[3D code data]
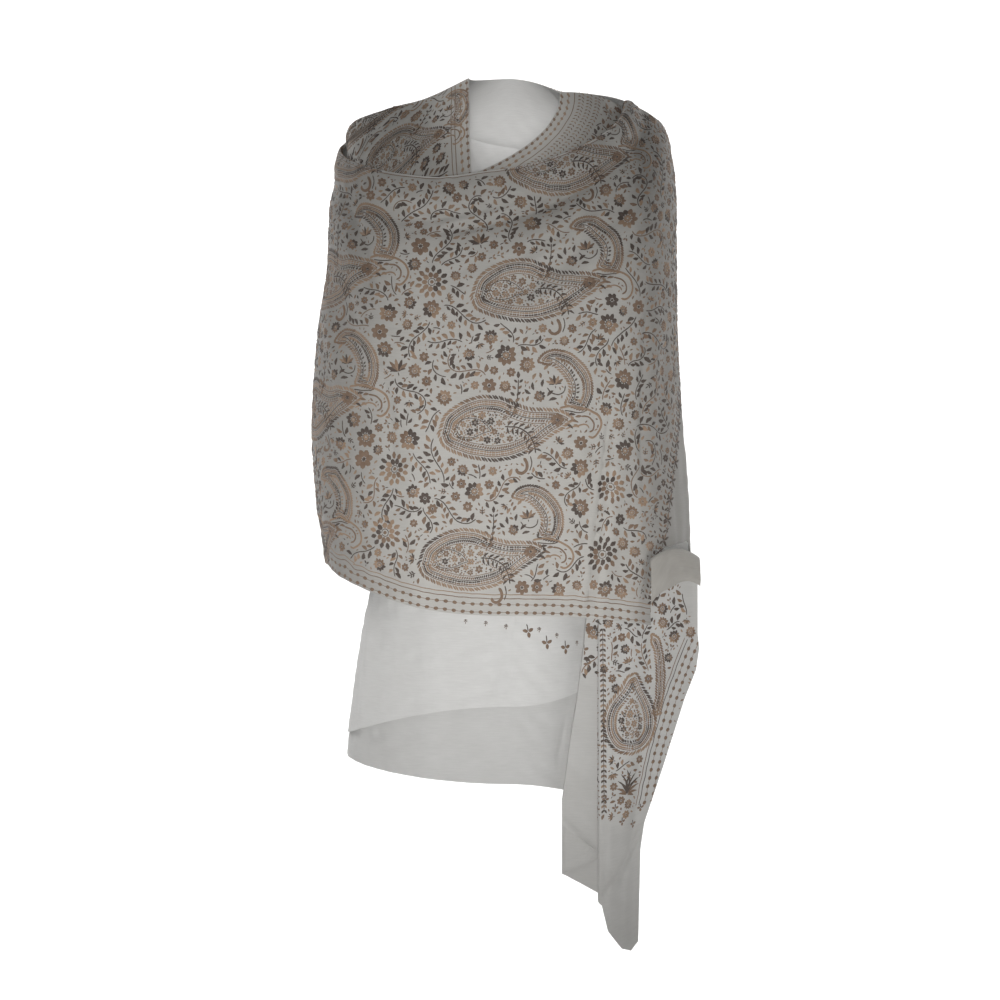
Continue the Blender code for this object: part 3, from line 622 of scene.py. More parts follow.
    def chart(self, u, v):
        """Chart places of the surface places (u, v)."""
        i = np.interp(u, self.us, np.arange(len(self.us)))
        j = np.interp(v, self.vs, np.arange(len(self.vs)))
        i, j = np.broadcast_arrays(np.atleast_1d(i), np.atleast_1d(j))
        return np.stack((self._read(self.across, i, j), self._read(self.up, i, j)), axis=1)


def from_wearer(points):
    """Away from a place inside the chest, for the parts that lie on the shoulders."""
    return points - np.array(CHEST)


def to_front(points):
    return np.broadcast_to(np.array((0, -1.0, 0)), points.shape)


# ------------------------------------------------------------------ meshes
SHARP = 60              # degrees


def new_object(name, verts, faces, uv, kinds, materials, smooth=True):
    """An object of quads and triangles; faces holds 4 indices, the last -1 in a triangle."""
    mesh = bpy.data.meshes.new(name)
    faces = np.asarray(faces, int)
    sides = np.where(faces[:, 3] < 0, 3, 4)
    starts = np.concatenate(((0,), np.cumsum(sides)[:-1]))
    loops = faces[faces >= 0]
    mesh.vertices.add(len(verts))
    mesh.vertices.foreach_set("co", np.asarray(verts, np.float32).ravel())
    mesh.loops.add(len(loops))
    mesh.loops.foreach_set("vertex_index", loops.astype(np.int32))
    mesh.polygons.add(len(faces))
    mesh.polygons.foreach_set("loop_start", starts.astype(np.int32))
    mesh.polygons.foreach_set("material_index", np.asarray(kinds, np.int32))
    mesh.polygons.foreach_set("use_smooth", np.full(len(faces), smooth))
    layer = mesh.uv_layers.new(name="flat")
    layer.data.foreach_set("uv", np.asarray(uv, np.float32)[loops].ravel())
    for material in materials:
        mesh.materials.append(material)
    mesh.update(calc_edges=True)
    mesh.validate()
    made = bpy.data.objects.new(name, mesh)
    bpy.context.scene.collection.objects.link(made)
    return made


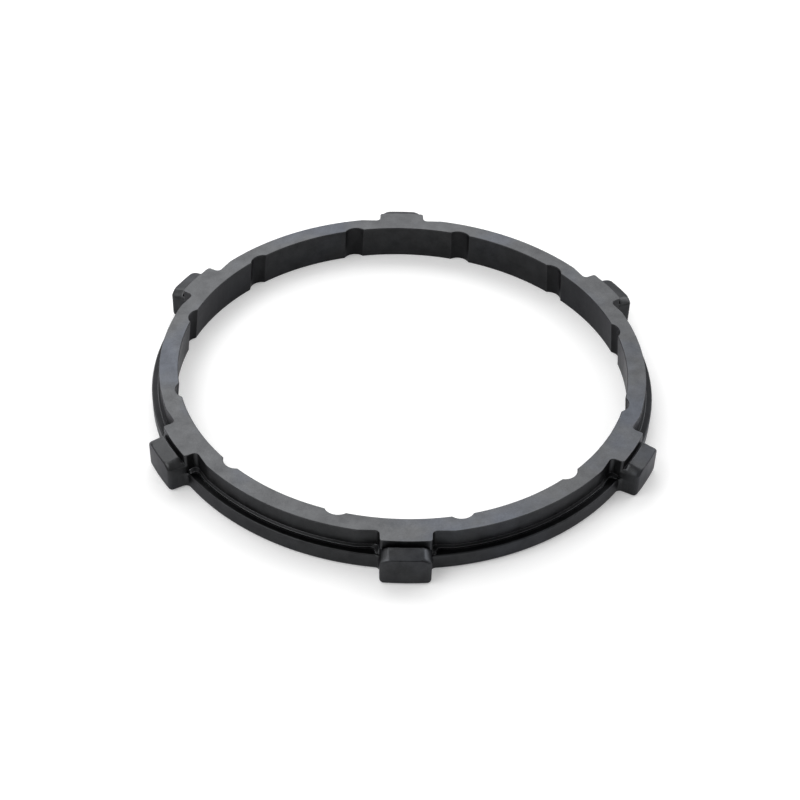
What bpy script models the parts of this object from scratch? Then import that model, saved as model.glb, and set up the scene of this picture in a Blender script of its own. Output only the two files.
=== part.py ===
"""Synchronizer ring with six drive lugs and twelve oil notches, one forged and turned steel piece.

The ring lies flat with its axis on Z and its wide face on Z = 0. One lug points along -Y.
Lengths are in metres and angles in degrees, unless a note says otherwise.
"""

import math

import bmesh
import bpy

# Ring body
ring_height = 0.0144
wall_radius = 0.0900            # outer wall between the step and the top face
wall_thickness = 0.0070         # at the top face
cone_half_angle = 6.2           # the friction cone opens downwards
flange_reach = 0.0031           # flange beyond the wall
flange_height = 0.0065
step_reach = 0.0008             # step that follows the foot of the wall
step_lift = 0.0007              # outer edge of the step over the flange
step_rise = 0.0006              # how far the step slopes up to the wall
pad_step_reach = 0.0014         # the same step along the sides of the pads
step_setback = 0.0006           # how far the step's ends stay inside the flange

# Oil notches along the friction cone
notch_count = 12
notch_radius = 0.0048
notch_depth = 0.00175
notch_mouth_radius = 0.0004
notch_phase = 13.4              # from a lug's middle to the next notch

# Drive lugs and the pads above them
lug_count = 6
lug_first_angle = -90.0
lug_reach = 0.0066              # lugs beyond the flange
lug_half_width = 0.0088         # measured at the front of the pad
lug_taper = 0.02                # half width lost for each unit outwards
lug_corner_radius = 0.0015
pad_reach = 0.0036              # pads beyond the wall
pad_corner_radius = 0.0011
flat_depth = 0.0015             # flats beside each pad, inside the wall's radius
root_fillet = 0.0017

# Forged shoulders along each lug, and the turned relief that cuts them off
crown_inner_drop = 0.00195      # crown's inner rim under the top face
crown_outer_drop = 0.00325      # crown's outer edge under the top face
shoulder_height = 0.0017        # from the crown's outer edge down to the flat flank
shoulder_width = 0.0030
shoulder_start = 30.0           # the shoulder is this part of a quarter of an ellipse
shoulder_end = 65.0
shoulder_crest = 1.05           # uncut crest over the base, as a share of the crown over the base
relief_width = 0.0009           # groove between the pad and the crown's inner rim
relief_depth = 0.0018           # groove's floor under the crown's inner rim
turning_stock = 0.00015         # metal on the pad's front that the turned relief takes off

# Edge breaks
bottom_edge_radius = 0.0012
flange_edge_radius = 0.00045
top_edge_break = 0.0003
crown_edge_break = 0.0003
bore_edge_break = 0.0003

# Number of straight pieces that each curve is drawn with
gap_pieces = 9
front_pieces = 4
corner_pieces = 3
fillet_pieces = 4
bottom_pieces = 3
edge_pieces = 2
shoulder_pieces = 5
notch_pieces = 6
mouth_pieces = 2
land_pieces = 3
turned_pieces = 180

cut_margin = 0.0010             # how far a cutter runs past the ring
smooth_angle = 30.0
flat_tolerance = 0.02           # faces closer than this to one plane become one face
merge_distance = 0.000001

steel_colour = (0.105, 0.108, 0.112, 1.0)
steel_roughness = 0.42
steel_metallic = 0.85

# Places that follow from the sizes
bore_top_radius = wall_radius - wall_thickness
flange_radius = wall_radius + flange_reach
lug_radius = flange_radius + lug_reach
pad_radius = wall_radius + pad_reach
flat_distance = wall_radius - flat_depth
step_height = flange_height + step_lift
crown_inner_height = ring_height - crown_inner_drop
crown_outer_height = ring_height - crown_outer_drop
shoulder_base = crown_outer_height - shoulder_height
relief_outer_radius = pad_radius + relief_width
relief_floor = crown_inner_height - relief_depth
quarter_turn = math.pi / 2.0
full_turn = 2.0 * math.pi


def arc(centre, radius, start, end, pieces):
    """Points along an arc, both ends included. The angles are in radians."""
    points = []
    for step in range(pieces + 1):
        angle = start + (end - start) * step / pieces
        points.append((centre[0] + radius * math.cos(angle), centre[1] + radius * math.sin(angle)))
    return points


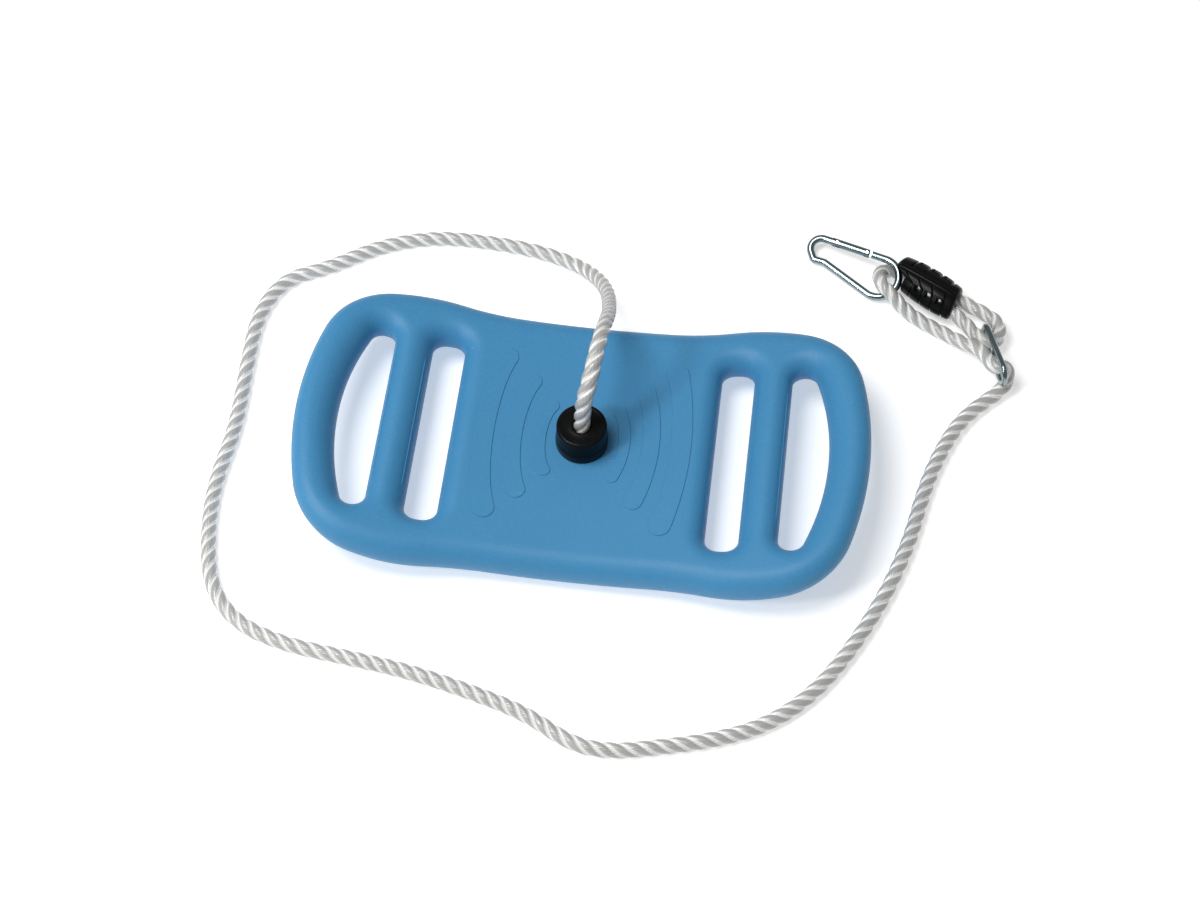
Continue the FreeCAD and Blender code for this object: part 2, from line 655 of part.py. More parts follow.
for item in doc.Objects:
    if "Invalid" in item.State or "Error" in item.State:
        raise RuntimeError(item.Name + " failed")
os.makedirs("parts", exist_ok=True)
for label, item in parts.items():
    item.Label = label
    if item.Shape.isNull() or not item.Shape.isValid():
        raise RuntimeError(label + " has no valid shape")
    item.Shape.exportStep(f"parts/{label}.step")
    print(label, "volume", round(item.Shape.Volume), "solids", len(item.Shape.Solids))
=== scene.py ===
import math

import bmesh
import bpy
import numpy as np
from mathutils import Matrix, Vector
from mathutils.geometry import delaunay_2d_cdt


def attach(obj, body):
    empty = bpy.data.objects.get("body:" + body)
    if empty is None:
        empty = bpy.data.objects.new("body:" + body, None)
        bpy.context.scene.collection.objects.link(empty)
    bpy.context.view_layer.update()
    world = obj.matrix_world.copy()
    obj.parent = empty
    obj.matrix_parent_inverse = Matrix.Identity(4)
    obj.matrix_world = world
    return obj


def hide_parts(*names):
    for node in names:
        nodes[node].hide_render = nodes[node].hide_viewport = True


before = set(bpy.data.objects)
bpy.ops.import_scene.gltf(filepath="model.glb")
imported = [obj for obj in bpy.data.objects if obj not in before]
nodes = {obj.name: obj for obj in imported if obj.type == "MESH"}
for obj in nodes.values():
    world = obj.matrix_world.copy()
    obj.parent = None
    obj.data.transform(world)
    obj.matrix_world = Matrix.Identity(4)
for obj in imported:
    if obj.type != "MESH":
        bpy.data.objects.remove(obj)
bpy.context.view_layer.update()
scene = bpy.context.scene

MM = 0.001
ROPE_RADIUS = 6.0 * MM
ROPE_LAY = 0.037

# Route of the rope from the collar, round the board, to its end in the barrel, in metres.
ROUTE = [
    (0, 0, 0.04), (0, 0, 0.082), (0.005, 0.015, 0.104), (0.008, 0.042, 0.112), (0.01, 0.069, 0.101),
    (0.0105, 0.093, 0.08), (0.008, 0.116, 0.059), (0.004, 0.141, 0.039), (-0.007, 0.167, 0.02),
    (-0.027, 0.188, 0.007), (-0.062, 0.199, 0.006), (-0.102, 0.203, 0.006), (-0.15, 0.203, 0.006),
    (-0.196, 0.188, 0.006), (-0.236, 0.16, 0.006), (-0.27, 0.145, 0.006), (-0.286, 0.108, 0.006),
    (-0.285, 0.054, 0.006), (-0.282, -0.004, 0.006), (-0.289, -0.058, 0.006),
    (-0.285, -0.104, 0.006), (-0.273, -0.151, 0.006), (-0.246, -0.179, 0.006),
    (-0.207, -0.192, 0.006), (-0.16, -0.197, 0.006), (-0.11, -0.203, 0.006), (-0.06, -0.214, 0.006),
    (-0.015, -0.227, 0.006), (0.022, -0.248, 0.006), (0.052, -0.251, 0.006), (0.088, -0.243, 0.006),
    (0.126, -0.233, 0.006), (0.164, -0.217, 0.006), (0.196, -0.19, 0.006), (0.222, -0.152, 0.006),
    (0.248, -0.098, 0.006), (0.265, -0.046, 0.006), (0.275, 0.008, 0.006), (0.288, 0.048, 0.006),
    (0.304, 0.079, 0.006), (0.3372, 0.1106, 0.0062), (0.3345, 0.1193, 0.0225),
    (0.3231, 0.1165, 0.0215), (0.3135, 0.1363, 0.0175), (0.299, 0.1448, 0.011),
    (0.281, 0.156, 0.0075), (0.263, 0.165, 0.007), (0.249, 0.173, 0.01), (0.237, 0.182, 0.0175),
    (0.225, 0.1935, 0.019), (0.227, 0.2125, 0.009), (0.242, 0.2135, 0.0062), (0.259, 0.2096, 0.012),
    (0.2965, 0.1848, 0.012), (0.316, 0.176, 0.012), (0.3285, 0.1665, 0.012), (0.3265, 0.1475, 0.012),
    (0.3125, 0.1495, 0.012), (0.302, 0.1615, 0.012), (0.2872, 0.176, 0.012),
    (0.2563, 0.1964, 0.012),
]

# Route of the stopper knot under the board, from inside the bush to its short tail.
KNOT_ROUTE = [
    (0, 0, 0.041), (0, 0, 0.024), (0.004, 0.003, 0.0165), (0.0105, -0.001, 0.0145),
    (0.0085, -0.0095, 0.0125), (-0.001, -0.0115, 0.0105), (-0.0105, -0.006, 0.0088),
    (-0.0105, 0.006, 0.0076), (-0.001, 0.0115, 0.0076), (0.0095, 0.0085, 0.009),
    (0.0115, -0.002, 0.0095), (0.0098, -0.014, 0.0108), (0.0108, -0.0187, 0.0111)]


# ---- camera, light and floor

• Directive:
Extract the lines from the line with "nodes[node].hide_render = nodes[node].hide_viewport" through the line with "ROPE_LAY = 0.037". Keep both of those lines, copy everything exactly, and add nothing.

• Result for this exercise:
        nodes[node].hide_render = nodes[node].hide_viewport = True


before = set(bpy.data.objects)
bpy.ops.import_scene.gltf(filepath="model.glb")
imported = [obj for obj in bpy.data.objects if obj not in before]
nodes = {obj.name: obj for obj in imported if obj.type == "MESH"}
for obj in nodes.values():
    world = obj.matrix_world.copy()
    obj.parent = None
    obj.data.transform(world)
    obj.matrix_world = Matrix.Identity(4)
for obj in imported:
    if obj.type != "MESH":
        bpy.data.objects.remove(obj)
bpy.context.view_layer.update()
scene = bpy.context.scene

MM = 0.001
ROPE_RADIUS = 6.0 * MM
ROPE_LAY = 0.037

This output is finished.